Copyright © 2011 Horse Racing Business

Comments

  1. Bill, articles like this will go a long way in convincing the industry that optimal take exists and that it matters, which would be a necessary step prior to any discussion of methodology. Estimation of optimal rates will be no picnic though, especially if one admits that there is a rate of takeout where pari-mutuel wagering becomes interesting to sports bettors and other new money.

  2. The people who run the racetracks have not been very good businesspeople. Their idea has been that all you need to do is promote…little regard for customer service, pricing etc. Unless this changes, the racetracks will continue to get clobbered in the entertainment market. Their current strategy is hope…hope they get slots so they can ignore what has happened to the pari-mutuel wagering on horse racing. What you discuss in your article is right on…but way beyond the capacity of racetrack managers to understand.

  3. Yours are ACTIONABLE recommendations for racetracks. This points to a path for addressing the takeout dilemma if track management follows thru.

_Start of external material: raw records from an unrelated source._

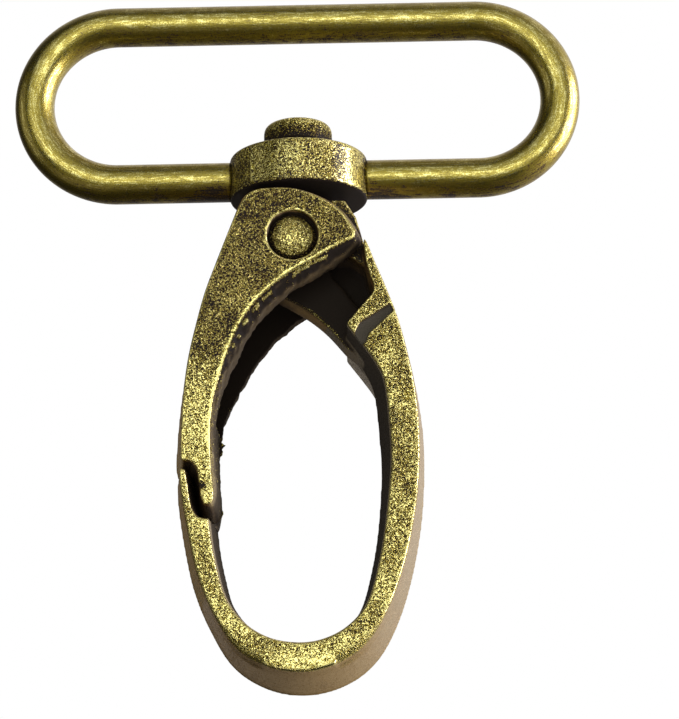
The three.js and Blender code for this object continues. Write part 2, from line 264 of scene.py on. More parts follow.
def rounded(corners, radius, steps=5):
    """A profile whose inner corners are arcs; the first and last points stay."""
    corners = [np.array(c, float) for c in corners]
    points = [corners[0]]
    for before, corner, after in zip(corners, corners[1:], corners[2:]):
        back = (before - corner) / np.linalg.norm(before - corner)
        on = (after - corner) / np.linalg.norm(after - corner)
        for k in range(steps + 1):
            t = k / steps
            start, end = corner + back * radius, corner + on * radius
            points.append((1 - t) ** 2 * start + 2 * t * (1 - t) * corner + t**2 * end)
    return [tuple(p) for p in [*points, corners[-1]]]


# ---- Strap ring ----

def ring_line(distance):
    """The point and direction of the wire's centreline at a distance from the collar, on its right half."""
    bend = BAR_SPACING / 2
    bar_end = RING_WIDTH / 2 - bend
    if distance < bar_end:
        return (distance, -BAR_SPACING), (1, 0)
    angle = (distance - bar_end) / bend
    if angle > math.pi:
        return (bar_end - (distance - bar_end - math.pi * bend), 0), (-1, 0)
    place = (bar_end + bend * math.sin(angle), -bend - bend * math.cos(angle))
    return place, (math.cos(angle), math.sin(angle))


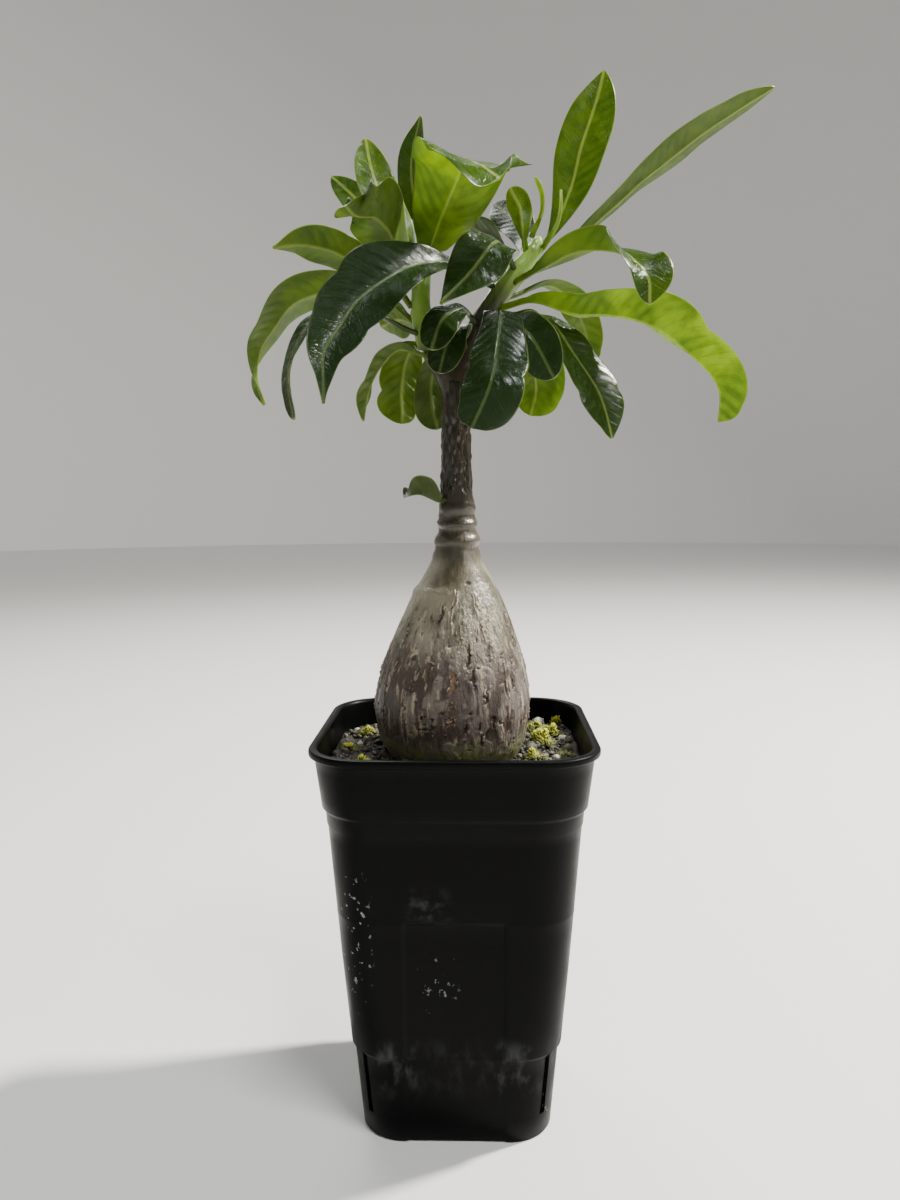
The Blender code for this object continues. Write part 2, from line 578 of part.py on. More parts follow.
def leaf_surface(leaf, steps, side_steps):
    """Points of the leaf's middle surface as a grid: along the midrib by across the blade.

    The blade's half width follows the outline, cut by rounded lobes; its halves rise from the
    midrib by fold, its margins by curl, and a sine wave runs along them.
    """
    places, tangents = smooth_path([leaf_base(leaf)] + list(leaf.points), steps)
    s = np.linspace(0.0, 1.0, steps + 1)
    q = np.clip((s - STALK_SHARE) / (1 - STALK_SHARE), 0.0, 1.0)
    facing = math.radians(leaf.facing)
    left = np.array([-math.sin(facing), math.cos(facing), 0.0])
    side = left - tangents * (tangents @ left)[:, None]
    side /= np.linalg.norm(side, axis=1)[:, None]
    up = np.cross(tangents, side)
    turn = np.radians(leaf.roll + leaf.twist * s**3)[:, None]
    side, up = side * np.cos(turn) + up * np.sin(turn), up * np.cos(turn) - side * np.sin(turn)

    v = np.linspace(-1.0, 1.0, 2 * side_steps + 1)[None, :]
    share = outline_share(q, leaf.taper)[:, None]
    ramp = np.clip(LOBE_GROWTH * (q - LOBE_START), 0.0, 1.0)[:, None]
    shift = np.where(v < 0, LOBE_SHIFT, 0.0)
    notch = 1 - np.abs(np.sin(math.pi * (leaf.lobes * q[:, None] + shift)))
    notch **= LOBE_SHARPNESS
    lobing = 1 - leaf.depth * ramp * notch if leaf.lobes else np.ones_like(notch)
    base_half = STALK_HALF + (TIP_HALF - STALK_HALF) * s[:, None]
    half = base_half + (leaf.width / 2 - base_half) * share * lobing
    x = half * v
    wave = leaf.wave * share * v**2 * np.sin(2 * math.pi * WAVE_COUNT * s[:, None] + np.sign(v))
    lift = leaf.fold * np.abs(x) + leaf.curl * x**2 / (leaf.width / 2) + wave
    return places[:, None, :] + side[:, None, :] * x[..., None] + up[:, None, :] * lift[..., None]


def build_leaf(name, leaf, parts):
    """A leaf: its middle surface given thickness, most along the midrib."""
    grid = leaf_surface(leaf, LEAF_STEPS, SIDE_STEPS) * MM
    rows, columns, _ = grid.shape
    index = np.arange(rows * columns).reshape(rows, columns)
    quads = np.stack([index[:-1, :-1], index[:-1, 1:], index[1:, 1:], index[1:, :-1]], axis=-1)
    quads = quads.reshape(-1, 4)
    triangles = np.concatenate([quads[:, [0, 1, 2]], quads[:, [0, 2, 3]]])
    mesh = bpy.data.meshes.new(name)
    mesh.from_pydata(grid.reshape(-1, 3).tolist(), [], triangles.tolist())
    obj = new_object(name, mesh, parts, new_material("leaf_green"))

    ridge = obj.vertex_groups.new(name="rib")
    stalk_rows = math.ceil(STALK_SHARE * LEAF_STEPS) + 1
    for row in range(rows):
        for column in range(columns):
            out = abs(column - SIDE_STEPS) / SIDE_STEPS
            weight = 1.0 - out if row >= stalk_rows else 1.0
            ridge.add([int(index[row, column])], weight, "REPLACE")
    shell = obj.modifiers.new("thickness", "SOLIDIFY")
    shell.thickness = RIB_THICKNESS * MM
    shell.offset = 0.0
    shell.vertex_group = "rib"
    shell.thickness_vertex_group = MARGIN_THICKNESS / RIB_THICKNESS
    smooth(mesh, LEAF_SMOOTH)
    return obj


def main():
    """Build the pot, the soil, the trunk and its leaves."""
    clear_scene()
    parts = new_collection(OBJECT_NAME)
    cutters = new_collection("cutters")
    build_pot(parts, cutters)
    build_soil(parts, cutters)
    build_trunk(parts, cutters)
    for name, leaf in LEAVES.items():
        build_leaf(name, leaf, parts)


main()
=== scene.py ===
"""Looks of a potted pachypodium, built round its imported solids.

Sizes are in millimetres and MM turns them into metres. The origin is the middle of the pot's foot,
with +X to the right, +Y to the back and +Z up.
"""

import math
from collections import namedtuple

import bpy
import numpy as np
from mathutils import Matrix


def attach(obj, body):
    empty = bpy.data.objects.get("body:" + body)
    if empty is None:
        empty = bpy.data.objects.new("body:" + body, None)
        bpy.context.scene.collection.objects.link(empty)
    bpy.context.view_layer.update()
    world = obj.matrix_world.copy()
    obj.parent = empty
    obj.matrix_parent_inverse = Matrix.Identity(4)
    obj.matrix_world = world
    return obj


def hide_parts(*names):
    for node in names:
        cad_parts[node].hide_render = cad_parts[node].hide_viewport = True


MM = 0.001
BODY = "root"

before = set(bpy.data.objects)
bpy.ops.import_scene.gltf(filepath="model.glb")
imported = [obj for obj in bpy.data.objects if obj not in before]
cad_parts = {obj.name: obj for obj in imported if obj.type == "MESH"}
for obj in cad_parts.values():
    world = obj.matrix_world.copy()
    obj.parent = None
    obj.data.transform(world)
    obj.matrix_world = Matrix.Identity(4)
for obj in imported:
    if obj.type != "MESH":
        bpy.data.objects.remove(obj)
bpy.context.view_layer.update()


# Camera, light and floor

IMAGE_HEIGHT = 1200.0
FOCAL_PIXELS = 965.7
CAMERA_PLACE = (7.19, -317.4, 205.7)
CAMERA_PITCH = 6.33             # degrees down, and the next two in degrees as well
CAMERA_YAW = -1.61
CAMERA_ROLL = -0.38
SENSOR = 36.0
NEAREST = 0.01                  # metres in front of the camera where the view starts


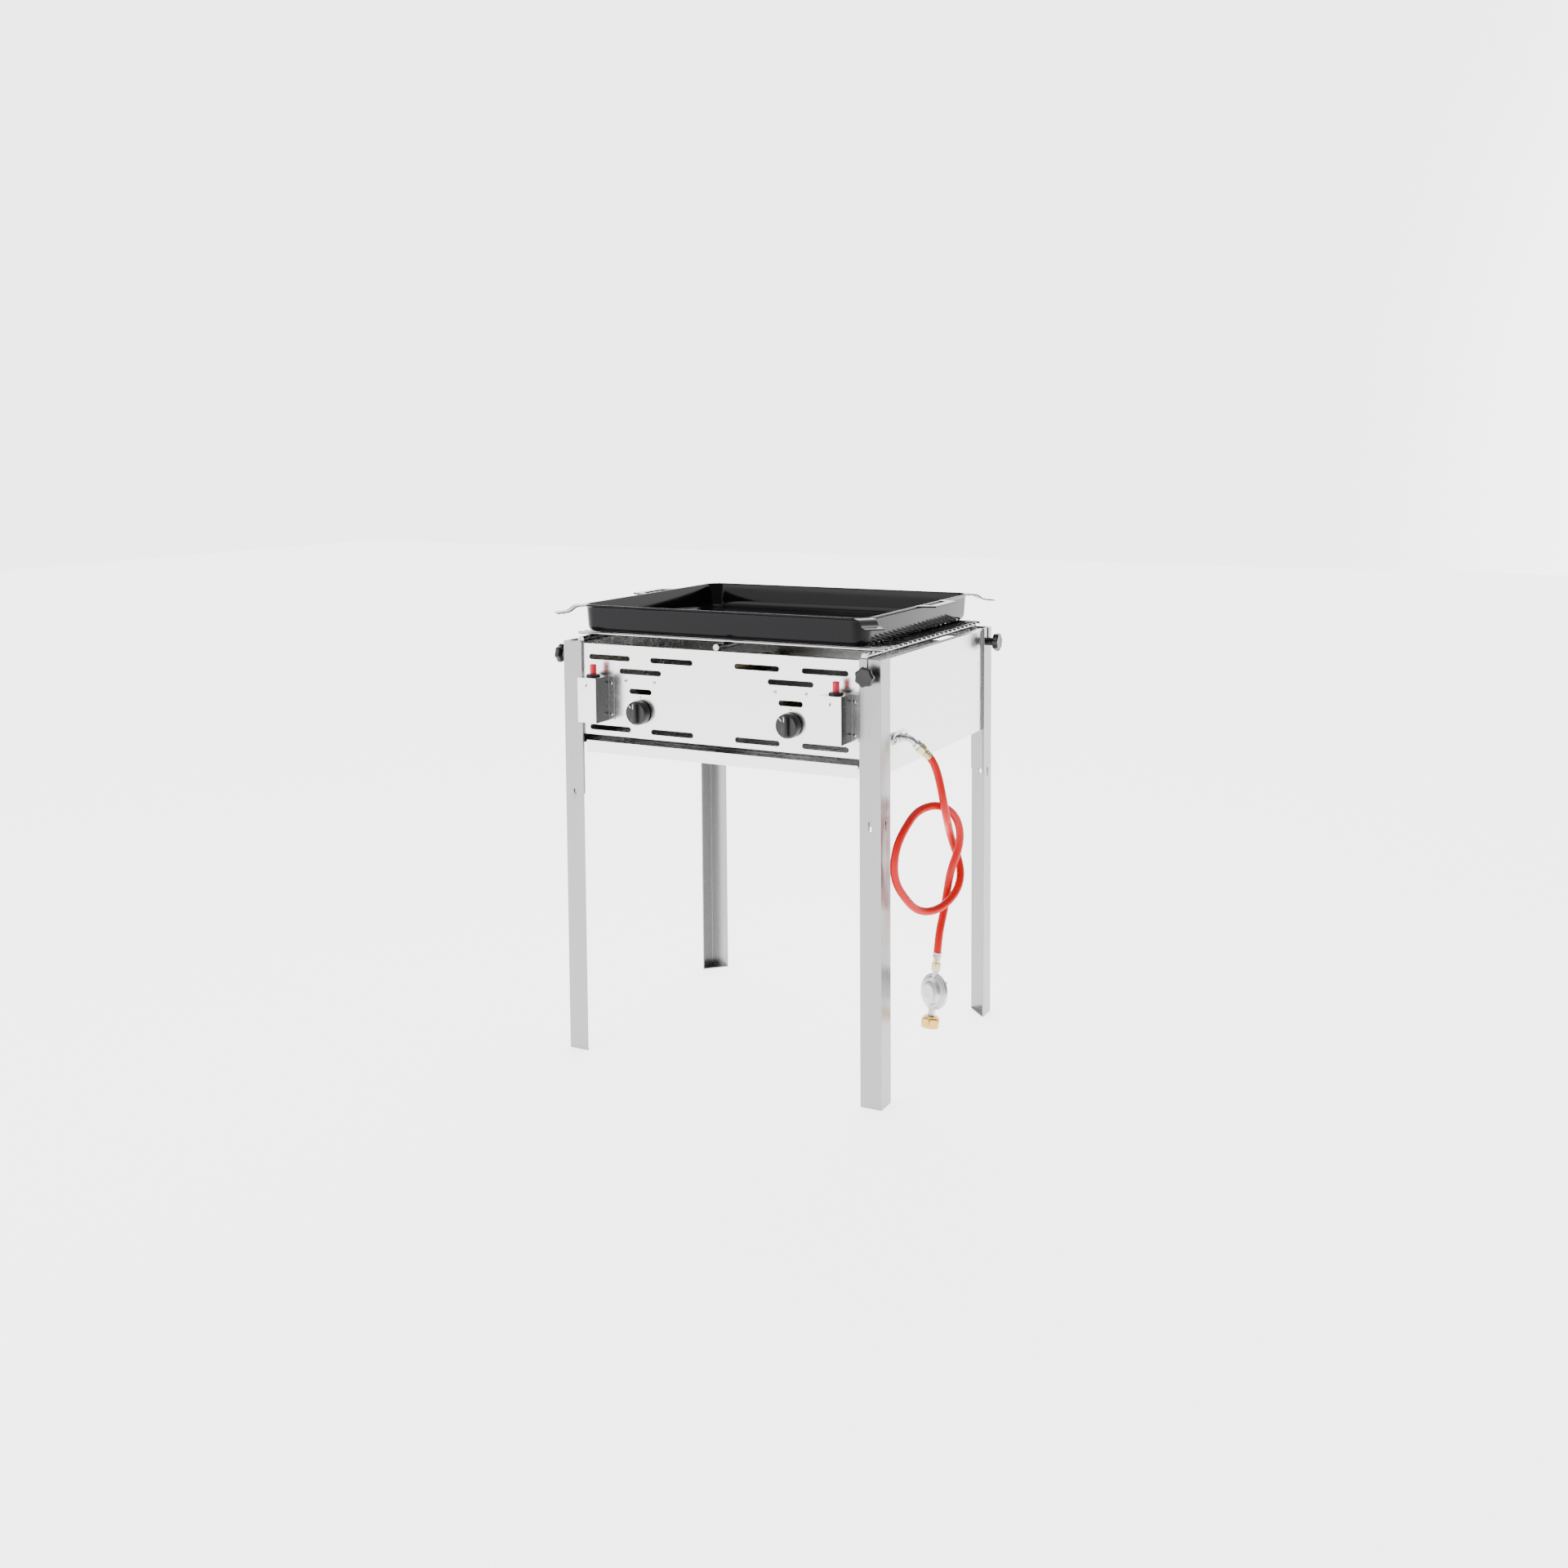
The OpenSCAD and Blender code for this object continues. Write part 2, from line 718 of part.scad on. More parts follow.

  4. Bill, thank you so much for writing this and your kind words about the horse rescue 🙂 The point is exactly this: as Dan mentions, only controlled experimentation allows you to explore what would to many appear to be “wild” deviations below current takeout rates – which might actually be capable of attracting back into horse racing money that fled a long time ago for alternative gaming pursuits. Historical data analysis of takeout vs revenue, where history includes yesterday, can never do that for you. Who knows when/at what takeout rates the boat sailed? The controlled experimental design methods are available to do this; as you correctly point out, cooperation with regulatory authorities – and with simulcasting and ADW “partners” – would be essential to making it feasible, however. Let’s hope someone, somewhere decides to give it a try.

  5. I don’t know why the racetracks don’t do more of what you suggest. Would be in their best interests.

  6. You’re spot on, Bill. However, there is one vitally important factor in maximizing handle that you don’t address and that is relative takeout vis a vis straight and (various) exotic wagering. It’s my belief that in order to maximize revenue more of the handle has to be channelled into straight pools and (the simpler) intra-race exotics. It’s imperative that churn be maximized. That’s achieved only by bankroll conservation, limiting jackpots, and keeping the tax man at bay.

  7. keep the peoples money tied up all day with more rolling bets real smart ,used to be 800000 in the pick three pool at sa in the 80s ,becaucse there was only one ,some one of you genuises decided why not pick three every race,and ruin it god forbid you would lower the take on exacta and tri,super to stimulate more race to race betting,na better to keep the peoples money tied up all day especially those giant rolling doubles pools,keep listening to the two dollar bettor or your marketing majors that think you are running a baseball team ,do you people honestly think if there was no gambling people would show up,like they do the ballpark?

  8. Waking up the racing world says

    This blog entry and some of those who have noted in praise only serve to underscore how FAR FROM REALITY those running the racing industry really are!!!

    The title of this entry is downright comical when contrasted with the next entry. “Racing’s most important issue” is obviously the complete alienation of 99+++% of the society which surrounds it.

    The next entry goes on to basically endorse the “dumbing down” of various moronic new-fad bets in North American racing which effectively puts the GUESSWORK back INTO “racing’s most important issue”.

    The would-be brand new customers you’re trying to attract are being asked to step blindly into an arena in which they have essentially NO CLUE how to compete.

    Standard wagering mastered long ago by the regulars all around the track ALREADY IS “GUESSWORK” for these people. Adding additional confusing GUESSWORK is NOT the answer!!!!

    And certainly to “dumb-down” the wagers so that both the novice and the long-time regular are guessing on equal terms is NOT going to appeal to the regular, because he eschews pure guesswork!!

    I spent the day at O.T.B. yesterday, surrounded only by hard-core regulars. It was repeatedly obvious throughout the day that a vast majority of their ranks HAVE NO CLUE despite their years of repetitive attendance.

    When you are dealing with a relatively small subset of subjects, with many minimally prepared in the area of common sense (and some half-drunk), your upside potential is exponential for improving your own bottom line via subtle guidance where there had previously been none. This being entirely the result of the fruits of parimutuel wagering (and the fact that revenue comes NOT from how much they lose, but from HOW MUCH THEY WAGER) (helping them to collectively do better serves your purpose by causing their bankrolls to last longer during a day, a week, a month, or a season)

    Envision a bunch of everyday attendees, some with almost no money and some with fresh Christmas green. Envision some having snuck away from their wives for the day, and imagine others playing without even knowing the benefit of past performances, for not justifying their cost.

    Imagine guys who have all known past experiences at running-up a little bankroll when at times the racing gods have smiled upon them.

    Then consider their potential when you make more of (even) THOSE (‘hard core’) people (truly) COMPETITIVE all day long, instead of their counting only piles of losing tickets which assure that their handle contribution amounts exactly to whatever they had upon walking through the door.

    Stop looking at the aorta in fruitless searches for the solutions and pay some attention to the capillaries.

    C’mon Bill, the calendar just changed from 2011 to 2012 and perhaps with it you can change to a position of acknowledging a long-overdue brainstorm which will change how horse racing is presented from the bottom up.

    (let me warn you that it won’t be easy to alter the tired, old ways of thinking that prevail today. It first came to my mind more than a decade ago!!)